- _WHAT IS ASKED_
Reproduce the material in full, exactly as written.

----- RAW DATA -----

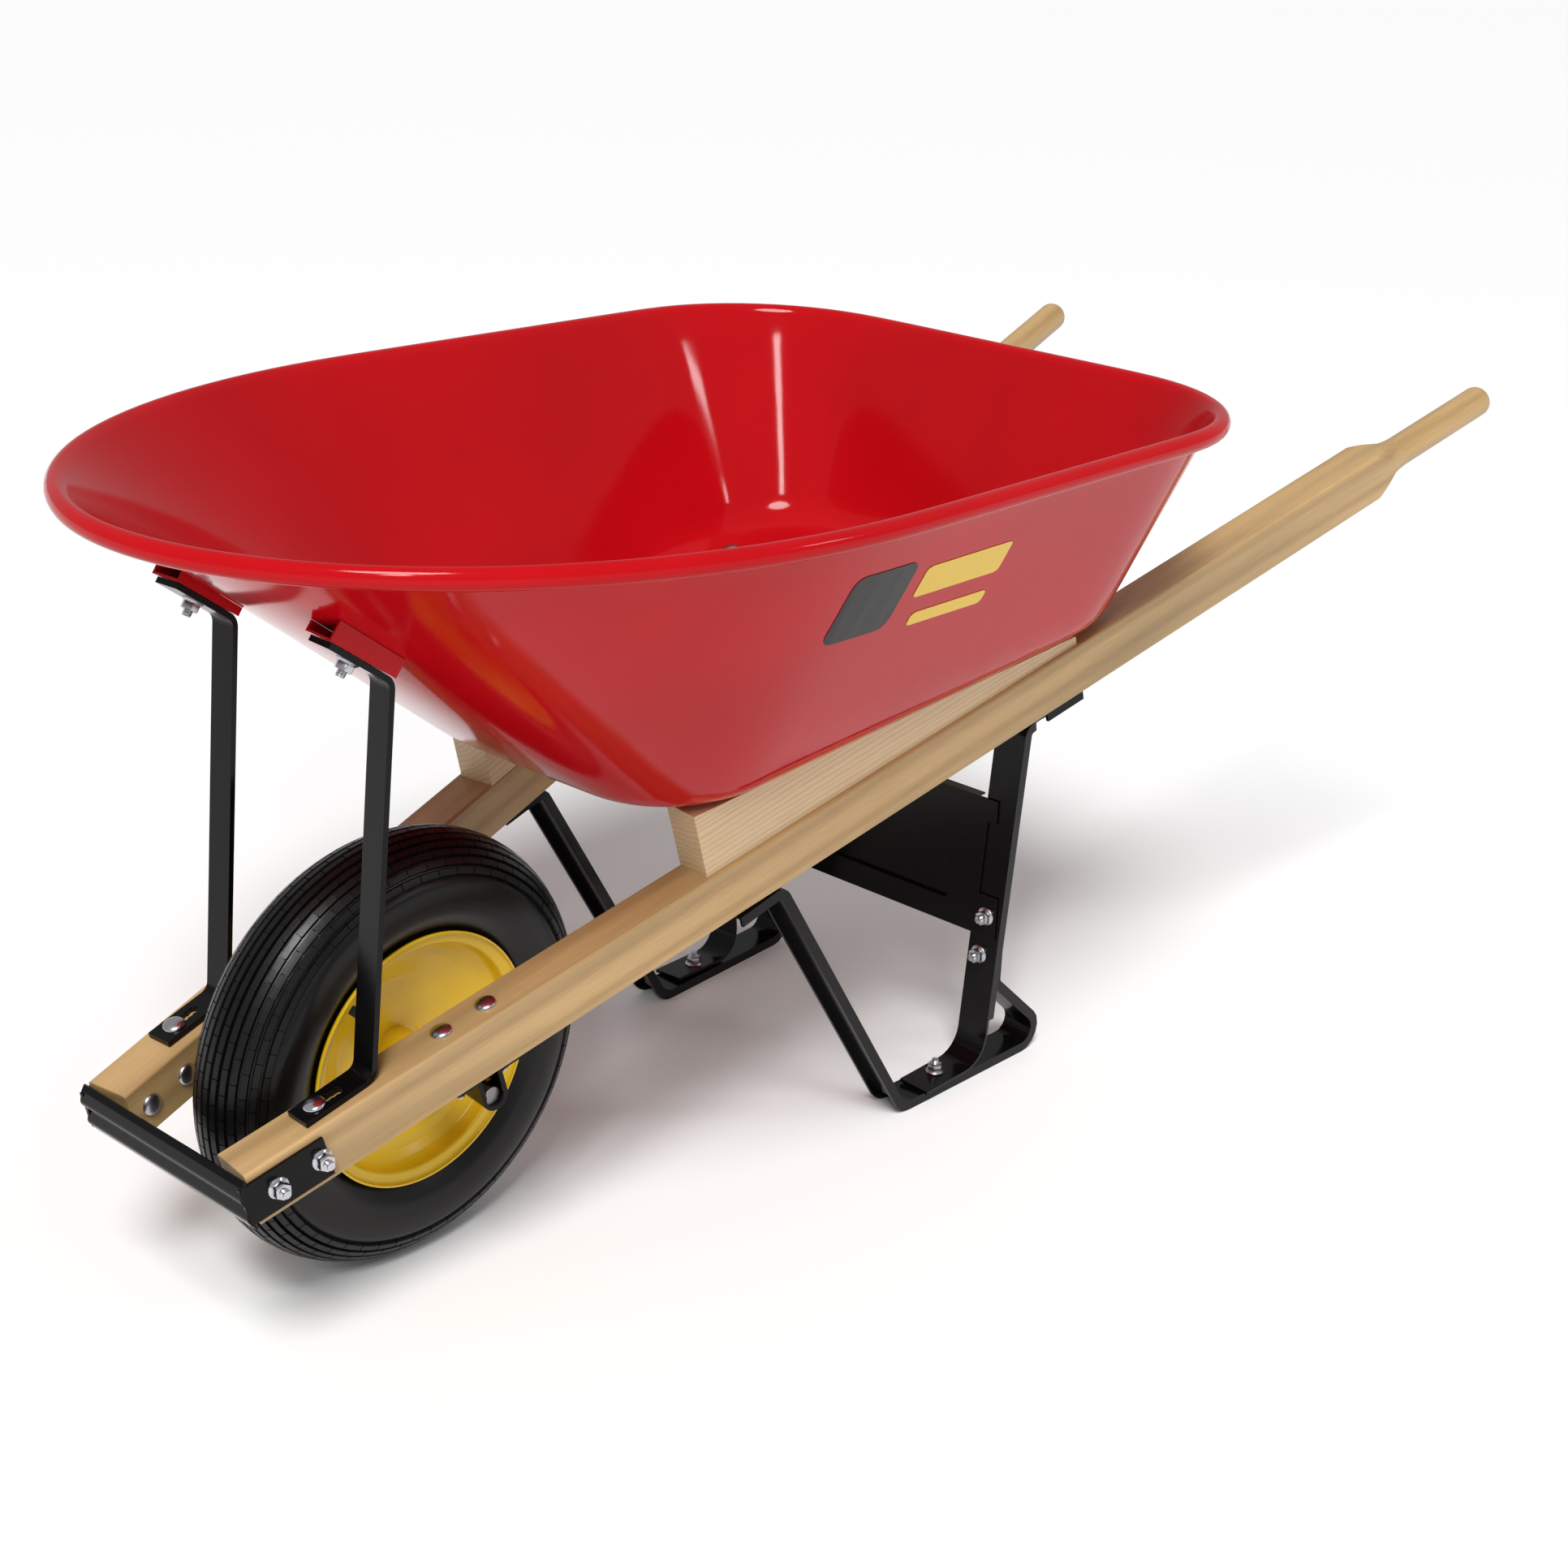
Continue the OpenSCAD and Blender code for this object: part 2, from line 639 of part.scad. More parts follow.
// ---- axle brackets, axle and spacers ----
// The axle's place in the handle's frame: its distance back and its drop below the top.
axle_s = front_reach * rise_c / splay_c + (tyre_r - front_z) * rise_s;
axle_drop = front_reach * rise_s / splay_c + (front_z - tyre_r) * rise_c;
module at_axle_bolts()
    for (side = [-1, 1])
        translate([axle_s + side * axle_bolt_half_gap, beam_mid, 0])
            children();

module axle_bracket()
    color([0.05, 0.05, 0.06])
        difference() {
            on_handle()
                difference() {
                    translate([axle_s, beam_mid, 0])
                        rotate([90, 0, 0])
                            linear_extrude(axle_bracket_w, center = true)
                                axle_bracket_outline();
                    at_axle_bolts()
                        bolt_hole(2 * beam_h);
                }
            axle_bore();
        }
// The strap's path along its upper face: flange, wall, half round under the axle, wall, flange.
module axle_bracket_outline() {
    flange_x = axle_bolt_half_gap + head_d / 2;
    top = -beam_h - face_gap;
    low = -axle_drop - axle_r;
    half = [[-flange_x, top, 0], [-axle_r, top, axle_eye_wall + 1], [-axle_r, low, 0.98 * axle_r]];
    path = concat(half, [for (k = [2 : -1 : 0]) [-half[k][0], half[k][1], half[k][2]]]);
    strip(bent_path(path), -axle_eye_wall, 0);
}
// A bore along Y through the bracket's eye, for the axle.
module axle_bore()
    translate([0, 0, tyre_r])
        rotate([90, 0, 0])
            cylinder(3 * axle_l, r = axle_r + running_gap, center = true);

module axle()
    color("silver")
        from_axle()
            translate([0, 0, tyre_r])
                rotate([90, 0, 0])
                    cylinder(axle_l, r = axle_r, center = true);

module axle_spacer() {
    inner = hub_l / 2 + 2 * face_gap;
    outer = handle_mid(0) - axle_bracket_w / 2 - axle_bracket_w * splay_s / 2;
    color("dimgray")
        translate([0, -inner, tyre_r])
            rotate([90, 0, 0])
                difference() {
                    cylinder(outer - inner, d = spacer_d);
                    translate([0, 0, -1])
                        cylinder(outer, r = axle_r + running_gap);
                }
}

// ---- wheel ----
// Everything round turns about the axle: X is the radius and Y the distance from the middle.
module turned()
    from_axle()
        translate([0, 0, tyre_r])
            rotate([90, 0, 0])
                rotate_extrude($fn = 96)
                    children();
casing_r = tyre_w / 2;
casing_mid = tyre_r - casing_r;
bead_seat_r = rim_seat_d / 2;
flange_r = rim_flange_d / 2;
bead_half_w = rim_w / 2 - 6.5;
tube_t = 3;

// The casing's section: the angles where its outer and inner walls meet the beads.
bead_low_r = bead_seat_r + rim_t + face_gap;
bead_out = bead_half_w - face_gap;
bead_in = bead_out - tyre_wall - 1;
function casing_arc(r, a, n) =
    [for (k = [0 : n]) [casing_mid + r * cos(mix(-a, a, k / n)), r * sin(mix(-a, a, k / n))]];
casing_end = 180 - asin(bead_out / casing_r);
lining_end = 180 - asin(bead_in / (casing_r - tyre_wall));
casing_n = 48;
tyre_outline = concat(casing_arc(casing_r, casing_end, casing_n),
                      [[bead_low_r, bead_out], [bead_low_r, bead_in]],
                      [for (k = [casing_n : -1 : 0])
                          casing_arc(casing_r - tyre_wall, lining_end, casing_n)[k]],
                      [[bead_low_r, -bead_in], [bead_low_r, -bead_out]]);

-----

- _ANSWER BELOW_
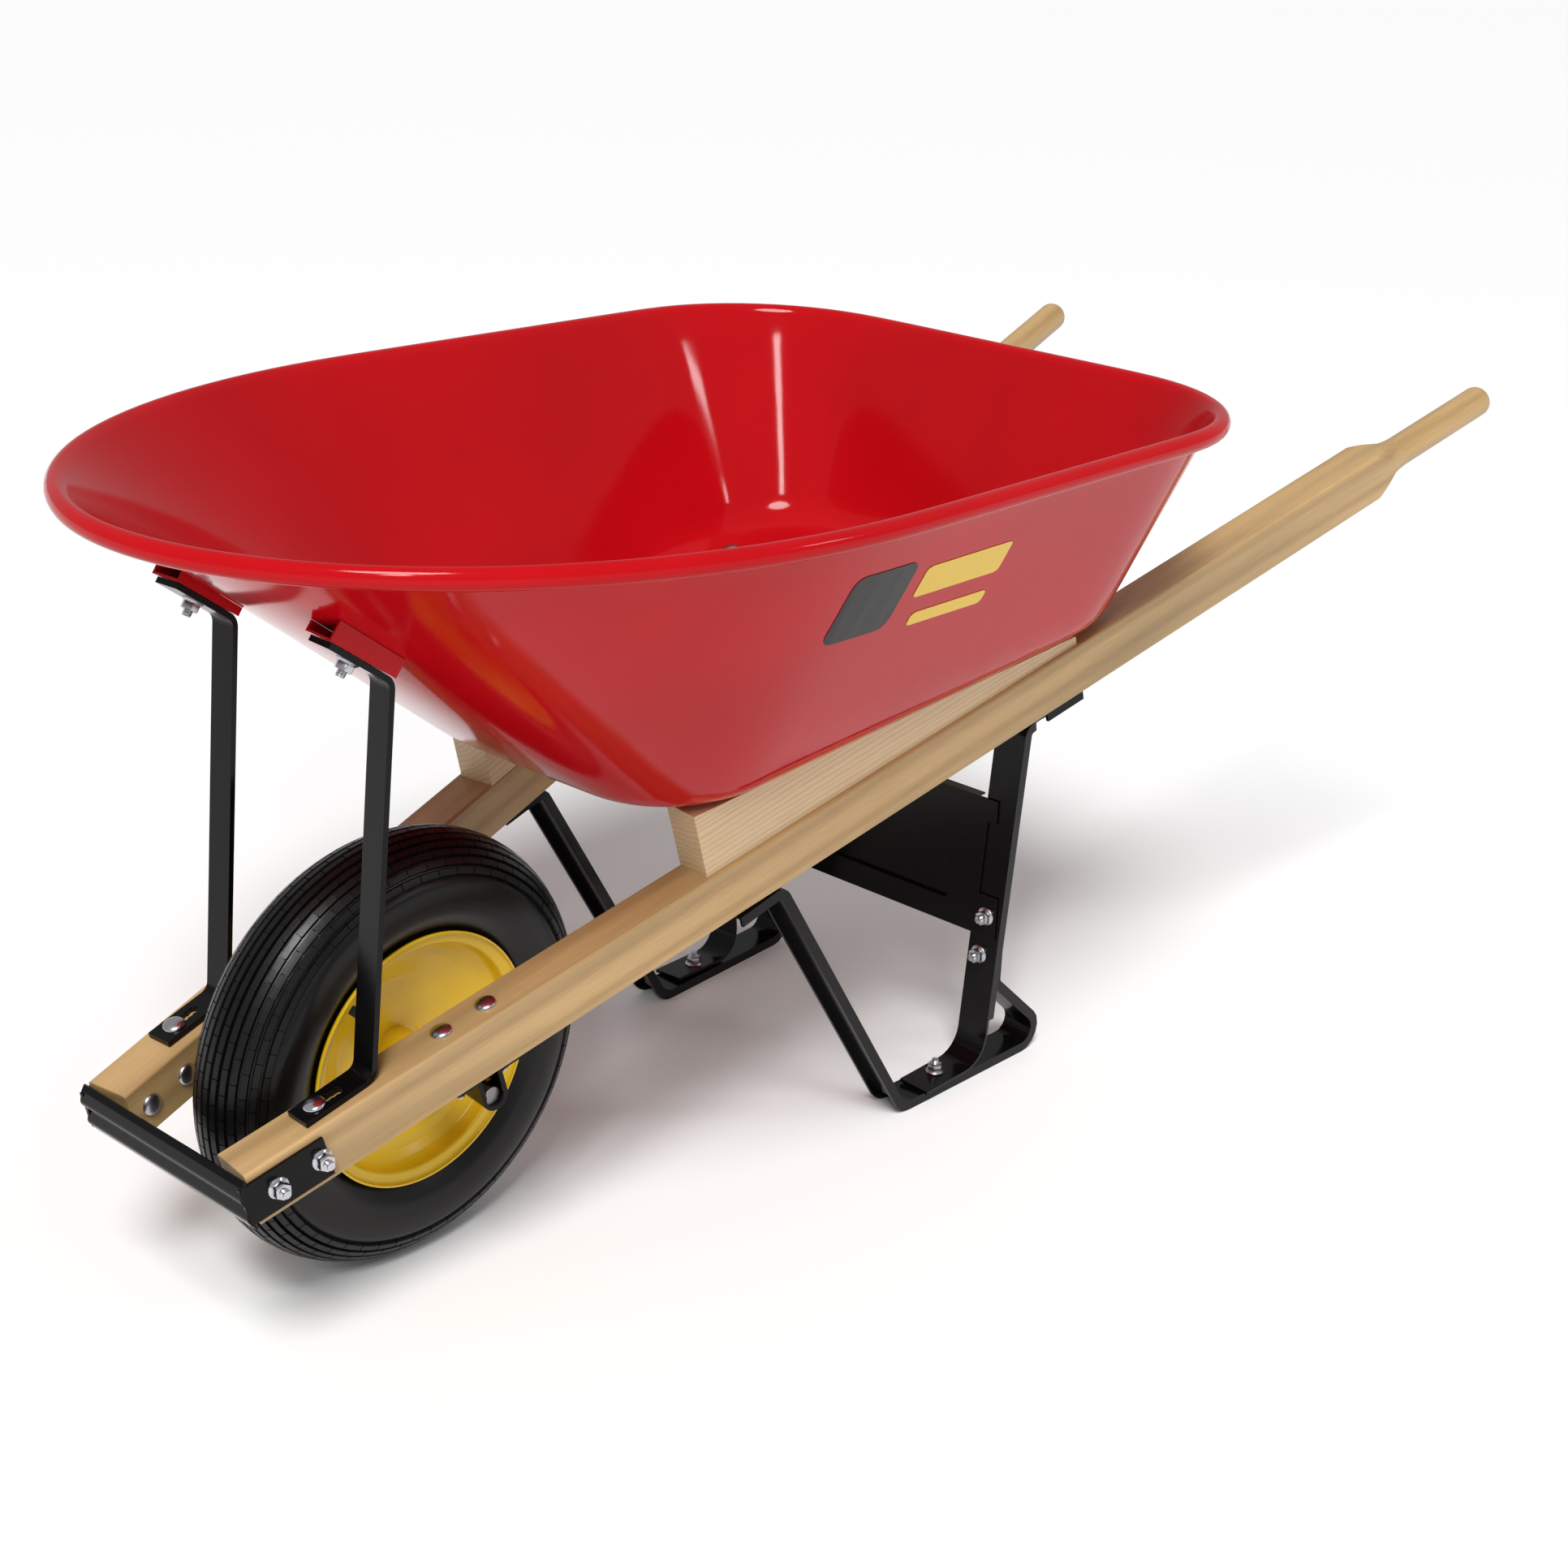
Continue the OpenSCAD and Blender code for this object: part 2, from line 639 of part.scad. More parts follow.
// ---- axle brackets, axle and spacers ----
// The axle's place in the handle's frame: its distance back and its drop below the top.
axle_s = front_reach * rise_c / splay_c + (tyre_r - front_z) * rise_s;
axle_drop = front_reach * rise_s / splay_c + (front_z - tyre_r) * rise_c;
module at_axle_bolts()
    for (side = [-1, 1])
        translate([axle_s + side * axle_bolt_half_gap, beam_mid, 0])
            children();

module axle_bracket()
    color([0.05, 0.05, 0.06])
        difference() {
            on_handle()
                difference() {
                    translate([axle_s, beam_mid, 0])
                        rotate([90, 0, 0])
                            linear_extrude(axle_bracket_w, center = true)
                                axle_bracket_outline();
                    at_axle_bolts()
                        bolt_hole(2 * beam_h);
                }
            axle_bore();
        }
// The strap's path along its upper face: flange, wall, half round under the axle, wall, flange.
module axle_bracket_outline() {
    flange_x = axle_bolt_half_gap + head_d / 2;
    top = -beam_h - face_gap;
    low = -axle_drop - axle_r;
    half = [[-flange_x, top, 0], [-axle_r, top, axle_eye_wall + 1], [-axle_r, low, 0.98 * axle_r]];
    path = concat(half, [for (k = [2 : -1 : 0]) [-half[k][0], half[k][1], half[k][2]]]);
    strip(bent_path(path), -axle_eye_wall, 0);
}
// A bore along Y through the bracket's eye, for the axle.
module axle_bore()
    translate([0, 0, tyre_r])
        rotate([90, 0, 0])
            cylinder(3 * axle_l, r = axle_r + running_gap, center = true);

module axle()
    color("silver")
        from_axle()
            translate([0, 0, tyre_r])
                rotate([90, 0, 0])
                    cylinder(axle_l, r = axle_r, center = true);

module axle_spacer() {
    inner = hub_l / 2 + 2 * face_gap;
    outer = handle_mid(0) - axle_bracket_w / 2 - axle_bracket_w * splay_s / 2;
    color("dimgray")
        translate([0, -inner, tyre_r])
            rotate([90, 0, 0])
                difference() {
                    cylinder(outer - inner, d = spacer_d);
                    translate([0, 0, -1])
                        cylinder(outer, r = axle_r + running_gap);
                }
}

// ---- wheel ----
// Everything round turns about the axle: X is the radius and Y the distance from the middle.
module turned()
    from_axle()
        translate([0, 0, tyre_r])
            rotate([90, 0, 0])
                rotate_extrude($fn = 96)
                    children();
casing_r = tyre_w / 2;
casing_mid = tyre_r - casing_r;
bead_seat_r = rim_seat_d / 2;
flange_r = rim_flange_d / 2;
bead_half_w = rim_w / 2 - 6.5;
tube_t = 3;

// The casing's section: the angles where its outer and inner walls meet the beads.
bead_low_r = bead_seat_r + rim_t + face_gap;
bead_out = bead_half_w - face_gap;
bead_in = bead_out - tyre_wall - 1;
function casing_arc(r, a, n) =
    [for (k = [0 : n]) [casing_mid + r * cos(mix(-a, a, k / n)), r * sin(mix(-a, a, k / n))]];
casing_end = 180 - asin(bead_out / casing_r);
lining_end = 180 - asin(bead_in / (casing_r - tyre_wall));
casing_n = 48;
tyre_outline = concat(casing_arc(casing_r, casing_end, casing_n),
                      [[bead_low_r, bead_out], [bead_low_r, bead_in]],
                      [for (k = [casing_n : -1 : 0])
                          casing_arc(casing_r - tyre_wall, lining_end, casing_n)[k]],
                      [[bead_low_r, -bead_in], [bead_low_r, -bead_out]]);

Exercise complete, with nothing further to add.